#### What is being asked:
Set down word for word each line from the start of the listing through the line that contains "return [p +", both included.
**** Data segment ****
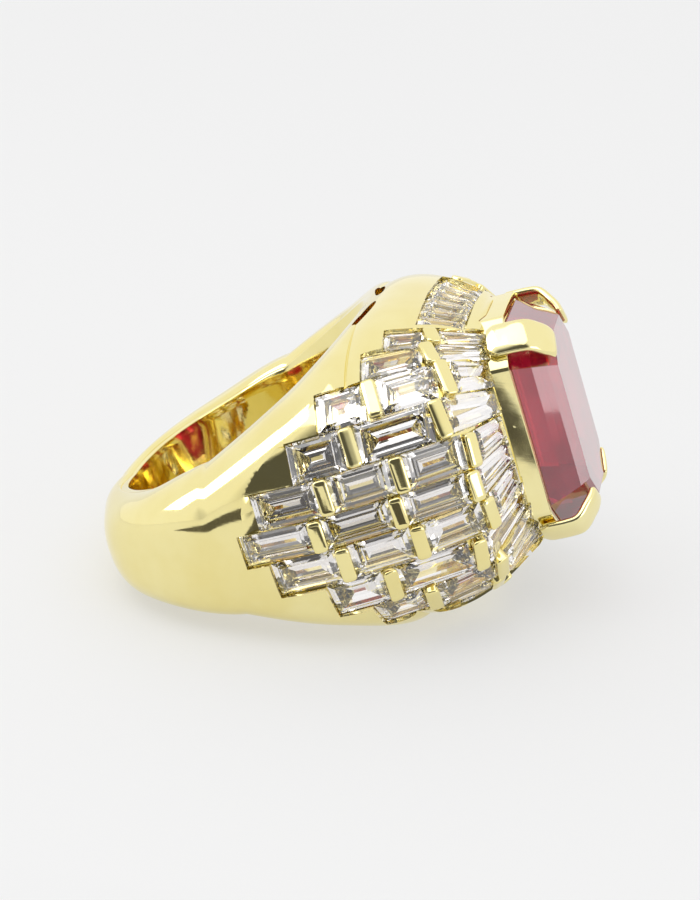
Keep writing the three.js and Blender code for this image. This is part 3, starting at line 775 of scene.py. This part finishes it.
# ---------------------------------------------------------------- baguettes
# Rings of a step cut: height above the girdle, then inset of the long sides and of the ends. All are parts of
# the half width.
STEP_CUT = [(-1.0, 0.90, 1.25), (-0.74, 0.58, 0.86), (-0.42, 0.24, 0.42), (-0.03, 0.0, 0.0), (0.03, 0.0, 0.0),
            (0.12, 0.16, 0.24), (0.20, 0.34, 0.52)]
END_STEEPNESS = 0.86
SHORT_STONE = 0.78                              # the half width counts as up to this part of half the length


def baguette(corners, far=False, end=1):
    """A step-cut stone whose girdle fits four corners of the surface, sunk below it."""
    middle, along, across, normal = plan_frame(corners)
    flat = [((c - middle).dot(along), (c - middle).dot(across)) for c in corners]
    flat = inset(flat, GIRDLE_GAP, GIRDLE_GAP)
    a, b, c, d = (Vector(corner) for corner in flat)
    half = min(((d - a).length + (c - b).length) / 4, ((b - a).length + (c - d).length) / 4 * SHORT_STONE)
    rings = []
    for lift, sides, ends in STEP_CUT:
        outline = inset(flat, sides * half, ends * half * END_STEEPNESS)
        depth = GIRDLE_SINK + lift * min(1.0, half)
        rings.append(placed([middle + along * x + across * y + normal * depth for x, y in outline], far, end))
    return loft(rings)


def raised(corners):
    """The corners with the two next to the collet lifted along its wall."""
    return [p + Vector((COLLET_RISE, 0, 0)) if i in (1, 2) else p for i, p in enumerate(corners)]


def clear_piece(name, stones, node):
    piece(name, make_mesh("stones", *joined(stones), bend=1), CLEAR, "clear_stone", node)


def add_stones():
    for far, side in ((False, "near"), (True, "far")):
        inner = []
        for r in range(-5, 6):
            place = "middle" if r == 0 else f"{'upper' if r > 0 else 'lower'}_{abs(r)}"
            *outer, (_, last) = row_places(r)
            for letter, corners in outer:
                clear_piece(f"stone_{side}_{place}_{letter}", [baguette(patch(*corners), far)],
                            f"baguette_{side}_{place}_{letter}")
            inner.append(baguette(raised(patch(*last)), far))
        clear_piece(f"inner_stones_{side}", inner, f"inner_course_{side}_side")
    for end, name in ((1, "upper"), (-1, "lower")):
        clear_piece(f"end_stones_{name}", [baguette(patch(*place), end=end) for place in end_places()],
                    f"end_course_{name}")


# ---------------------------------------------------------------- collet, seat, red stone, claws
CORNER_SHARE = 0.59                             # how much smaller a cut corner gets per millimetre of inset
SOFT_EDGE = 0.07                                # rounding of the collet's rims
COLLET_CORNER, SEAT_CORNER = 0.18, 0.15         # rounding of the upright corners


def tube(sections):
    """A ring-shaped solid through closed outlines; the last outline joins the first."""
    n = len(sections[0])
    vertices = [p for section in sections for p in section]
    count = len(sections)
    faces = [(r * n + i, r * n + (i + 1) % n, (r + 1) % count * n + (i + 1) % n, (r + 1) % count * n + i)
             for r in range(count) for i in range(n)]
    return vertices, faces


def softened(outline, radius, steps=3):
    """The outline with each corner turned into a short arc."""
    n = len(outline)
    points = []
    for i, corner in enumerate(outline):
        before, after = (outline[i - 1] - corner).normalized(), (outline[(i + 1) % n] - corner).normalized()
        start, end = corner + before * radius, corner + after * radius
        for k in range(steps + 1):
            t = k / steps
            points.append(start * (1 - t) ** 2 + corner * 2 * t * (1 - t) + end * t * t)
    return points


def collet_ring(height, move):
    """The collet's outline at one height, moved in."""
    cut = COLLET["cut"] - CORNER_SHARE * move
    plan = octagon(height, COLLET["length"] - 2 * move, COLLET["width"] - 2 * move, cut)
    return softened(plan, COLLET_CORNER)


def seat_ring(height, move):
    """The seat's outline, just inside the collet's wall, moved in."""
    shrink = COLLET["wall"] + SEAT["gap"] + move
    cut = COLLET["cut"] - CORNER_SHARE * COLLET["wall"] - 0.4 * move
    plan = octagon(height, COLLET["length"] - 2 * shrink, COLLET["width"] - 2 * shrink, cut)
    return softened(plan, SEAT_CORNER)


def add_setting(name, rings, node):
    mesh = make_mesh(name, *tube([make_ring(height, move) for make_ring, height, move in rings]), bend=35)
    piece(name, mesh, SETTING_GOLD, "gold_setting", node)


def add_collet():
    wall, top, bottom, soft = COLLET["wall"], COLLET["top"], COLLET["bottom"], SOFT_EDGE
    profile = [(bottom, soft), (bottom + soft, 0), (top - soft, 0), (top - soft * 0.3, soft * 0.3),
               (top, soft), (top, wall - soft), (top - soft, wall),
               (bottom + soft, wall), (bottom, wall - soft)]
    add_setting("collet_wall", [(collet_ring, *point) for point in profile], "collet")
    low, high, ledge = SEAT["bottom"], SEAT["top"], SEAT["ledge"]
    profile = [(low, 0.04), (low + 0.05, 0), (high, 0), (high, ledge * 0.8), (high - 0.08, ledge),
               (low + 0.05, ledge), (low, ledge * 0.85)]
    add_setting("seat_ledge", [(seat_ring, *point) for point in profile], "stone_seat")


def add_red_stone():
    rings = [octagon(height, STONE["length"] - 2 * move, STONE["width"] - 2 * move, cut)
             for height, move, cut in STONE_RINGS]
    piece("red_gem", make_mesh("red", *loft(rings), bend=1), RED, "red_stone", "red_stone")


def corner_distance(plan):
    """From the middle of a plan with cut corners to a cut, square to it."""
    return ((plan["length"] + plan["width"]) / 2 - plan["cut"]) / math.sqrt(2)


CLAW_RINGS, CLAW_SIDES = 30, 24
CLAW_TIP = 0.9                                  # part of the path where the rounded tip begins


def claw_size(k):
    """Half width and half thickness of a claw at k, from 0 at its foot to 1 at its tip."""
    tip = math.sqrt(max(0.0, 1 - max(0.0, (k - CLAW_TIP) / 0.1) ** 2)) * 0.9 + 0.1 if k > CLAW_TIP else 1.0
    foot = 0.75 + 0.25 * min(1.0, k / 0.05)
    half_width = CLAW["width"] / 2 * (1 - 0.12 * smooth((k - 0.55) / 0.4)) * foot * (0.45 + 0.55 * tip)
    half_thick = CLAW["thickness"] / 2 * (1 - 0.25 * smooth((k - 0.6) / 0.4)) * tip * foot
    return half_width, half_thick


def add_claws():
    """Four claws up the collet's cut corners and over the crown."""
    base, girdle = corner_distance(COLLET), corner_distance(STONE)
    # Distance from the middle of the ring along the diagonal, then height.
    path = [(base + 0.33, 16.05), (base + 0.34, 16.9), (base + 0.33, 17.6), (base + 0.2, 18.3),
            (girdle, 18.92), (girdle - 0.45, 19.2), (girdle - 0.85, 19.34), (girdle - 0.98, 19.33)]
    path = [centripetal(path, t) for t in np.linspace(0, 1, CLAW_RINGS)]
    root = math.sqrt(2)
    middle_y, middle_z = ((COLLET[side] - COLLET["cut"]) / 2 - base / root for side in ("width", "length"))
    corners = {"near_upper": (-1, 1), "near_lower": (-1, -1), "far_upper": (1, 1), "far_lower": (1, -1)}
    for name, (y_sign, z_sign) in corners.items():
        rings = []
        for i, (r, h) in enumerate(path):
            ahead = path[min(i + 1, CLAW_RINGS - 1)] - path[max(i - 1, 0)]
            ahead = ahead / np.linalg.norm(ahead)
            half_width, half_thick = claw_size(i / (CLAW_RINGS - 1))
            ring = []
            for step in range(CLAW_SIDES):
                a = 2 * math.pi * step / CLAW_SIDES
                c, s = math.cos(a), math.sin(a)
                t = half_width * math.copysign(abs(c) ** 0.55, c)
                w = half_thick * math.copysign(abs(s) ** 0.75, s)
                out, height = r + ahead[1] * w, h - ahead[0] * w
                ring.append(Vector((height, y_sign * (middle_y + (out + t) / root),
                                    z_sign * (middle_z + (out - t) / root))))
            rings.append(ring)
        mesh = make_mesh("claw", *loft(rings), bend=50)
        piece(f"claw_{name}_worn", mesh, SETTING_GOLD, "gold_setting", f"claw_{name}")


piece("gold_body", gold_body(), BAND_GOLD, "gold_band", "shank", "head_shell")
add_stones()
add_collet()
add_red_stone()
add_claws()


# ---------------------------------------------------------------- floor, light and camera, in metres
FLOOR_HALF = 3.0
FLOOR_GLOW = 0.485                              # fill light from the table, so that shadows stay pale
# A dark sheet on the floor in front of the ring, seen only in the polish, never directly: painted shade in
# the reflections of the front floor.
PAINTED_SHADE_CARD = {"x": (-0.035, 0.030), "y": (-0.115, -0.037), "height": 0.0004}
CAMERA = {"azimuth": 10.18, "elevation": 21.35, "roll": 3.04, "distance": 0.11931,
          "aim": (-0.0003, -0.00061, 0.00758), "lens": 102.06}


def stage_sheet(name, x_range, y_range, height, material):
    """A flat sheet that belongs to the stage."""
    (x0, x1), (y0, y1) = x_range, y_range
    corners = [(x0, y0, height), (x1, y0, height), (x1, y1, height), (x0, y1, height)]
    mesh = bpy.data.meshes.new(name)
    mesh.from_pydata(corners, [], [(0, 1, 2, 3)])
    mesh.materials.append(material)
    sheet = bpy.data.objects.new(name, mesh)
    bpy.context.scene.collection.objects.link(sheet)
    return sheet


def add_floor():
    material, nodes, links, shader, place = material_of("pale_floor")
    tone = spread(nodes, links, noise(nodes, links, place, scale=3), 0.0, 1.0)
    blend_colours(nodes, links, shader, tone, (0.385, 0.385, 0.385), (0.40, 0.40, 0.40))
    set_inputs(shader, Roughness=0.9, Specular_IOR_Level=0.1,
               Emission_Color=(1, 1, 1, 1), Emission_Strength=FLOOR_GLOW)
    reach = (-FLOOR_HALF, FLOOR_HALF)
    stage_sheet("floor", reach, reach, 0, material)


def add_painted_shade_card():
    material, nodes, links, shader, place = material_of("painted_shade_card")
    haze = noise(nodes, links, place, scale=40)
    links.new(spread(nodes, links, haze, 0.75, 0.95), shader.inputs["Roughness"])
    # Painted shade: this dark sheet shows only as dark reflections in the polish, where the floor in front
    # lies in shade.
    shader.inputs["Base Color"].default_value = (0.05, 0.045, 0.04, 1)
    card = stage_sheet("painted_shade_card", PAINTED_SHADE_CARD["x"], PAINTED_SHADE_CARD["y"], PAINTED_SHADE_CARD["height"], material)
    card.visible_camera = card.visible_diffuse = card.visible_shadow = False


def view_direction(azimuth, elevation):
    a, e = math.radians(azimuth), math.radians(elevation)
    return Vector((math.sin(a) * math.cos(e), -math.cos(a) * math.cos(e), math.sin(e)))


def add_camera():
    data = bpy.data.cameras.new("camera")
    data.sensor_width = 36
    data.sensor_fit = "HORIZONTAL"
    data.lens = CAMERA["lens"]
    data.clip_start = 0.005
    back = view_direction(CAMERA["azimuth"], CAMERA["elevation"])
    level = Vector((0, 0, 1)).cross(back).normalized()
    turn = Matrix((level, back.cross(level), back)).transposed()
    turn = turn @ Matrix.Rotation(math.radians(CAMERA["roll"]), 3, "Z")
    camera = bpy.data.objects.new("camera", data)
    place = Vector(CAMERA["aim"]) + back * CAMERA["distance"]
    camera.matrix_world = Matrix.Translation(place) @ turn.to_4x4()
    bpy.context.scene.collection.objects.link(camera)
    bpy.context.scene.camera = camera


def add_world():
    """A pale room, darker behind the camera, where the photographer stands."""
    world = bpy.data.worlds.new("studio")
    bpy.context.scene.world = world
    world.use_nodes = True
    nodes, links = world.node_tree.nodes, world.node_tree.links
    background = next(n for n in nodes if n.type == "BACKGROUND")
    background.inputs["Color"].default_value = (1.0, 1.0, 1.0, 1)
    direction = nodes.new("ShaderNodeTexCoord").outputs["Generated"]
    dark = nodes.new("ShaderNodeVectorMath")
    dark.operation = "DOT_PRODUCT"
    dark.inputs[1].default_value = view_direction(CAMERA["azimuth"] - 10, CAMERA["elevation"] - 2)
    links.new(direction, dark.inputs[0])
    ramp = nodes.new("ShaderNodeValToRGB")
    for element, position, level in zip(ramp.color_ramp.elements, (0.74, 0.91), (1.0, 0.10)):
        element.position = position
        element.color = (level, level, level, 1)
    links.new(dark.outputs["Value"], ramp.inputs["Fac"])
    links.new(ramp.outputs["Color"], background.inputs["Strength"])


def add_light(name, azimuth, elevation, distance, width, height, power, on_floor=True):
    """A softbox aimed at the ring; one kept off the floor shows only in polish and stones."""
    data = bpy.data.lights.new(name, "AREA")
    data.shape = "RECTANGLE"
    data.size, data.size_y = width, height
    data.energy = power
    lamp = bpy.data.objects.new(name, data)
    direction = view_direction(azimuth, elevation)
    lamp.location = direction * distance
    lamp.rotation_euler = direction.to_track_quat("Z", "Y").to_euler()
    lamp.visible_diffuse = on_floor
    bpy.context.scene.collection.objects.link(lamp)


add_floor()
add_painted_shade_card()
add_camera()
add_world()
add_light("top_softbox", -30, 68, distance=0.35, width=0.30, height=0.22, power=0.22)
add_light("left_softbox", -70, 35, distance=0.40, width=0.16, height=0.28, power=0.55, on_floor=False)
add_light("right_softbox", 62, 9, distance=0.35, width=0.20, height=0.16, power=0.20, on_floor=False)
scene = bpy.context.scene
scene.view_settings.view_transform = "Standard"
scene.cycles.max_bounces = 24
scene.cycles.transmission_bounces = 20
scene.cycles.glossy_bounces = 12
****
#### Reply:
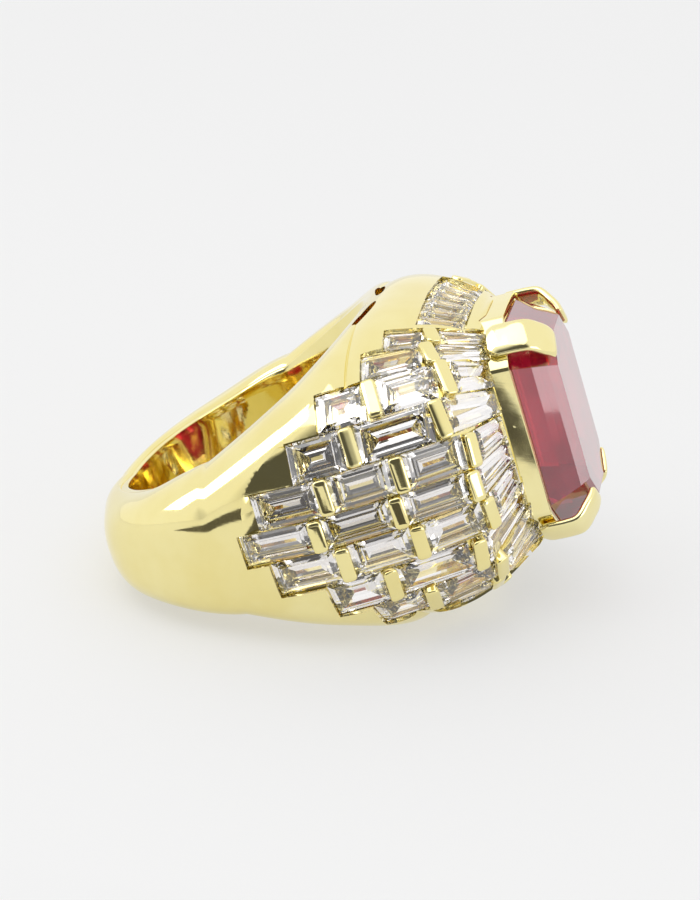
Keep writing the three.js and Blender code for this image. This is part 3, starting at line 775 of scene.py. This part finishes it.
# ---------------------------------------------------------------- baguettes
# Rings of a step cut: height above the girdle, then inset of the long sides and of the ends. All are parts of
# the half width.
STEP_CUT = [(-1.0, 0.90, 1.25), (-0.74, 0.58, 0.86), (-0.42, 0.24, 0.42), (-0.03, 0.0, 0.0), (0.03, 0.0, 0.0),
            (0.12, 0.16, 0.24), (0.20, 0.34, 0.52)]
END_STEEPNESS = 0.86
SHORT_STONE = 0.78                              # the half width counts as up to this part of half the length


def baguette(corners, far=False, end=1):
    """A step-cut stone whose girdle fits four corners of the surface, sunk below it."""
    middle, along, across, normal = plan_frame(corners)
    flat = [((c - middle).dot(along), (c - middle).dot(across)) for c in corners]
    flat = inset(flat, GIRDLE_GAP, GIRDLE_GAP)
    a, b, c, d = (Vector(corner) for corner in flat)
    half = min(((d - a).length + (c - b).length) / 4, ((b - a).length + (c - d).length) / 4 * SHORT_STONE)
    rings = []
    for lift, sides, ends in STEP_CUT:
        outline = inset(flat, sides * half, ends * half * END_STEEPNESS)
        depth = GIRDLE_SINK + lift * min(1.0, half)
        rings.append(placed([middle + along * x + across * y + normal * depth for x, y in outline], far, end))
    return loft(rings)


def raised(corners):
    """The corners with the two next to the collet lifted along its wall."""
    return [p + Vector((COLLET_RISE, 0, 0)) if i in (1, 2) else p for i, p in enumerate(corners)]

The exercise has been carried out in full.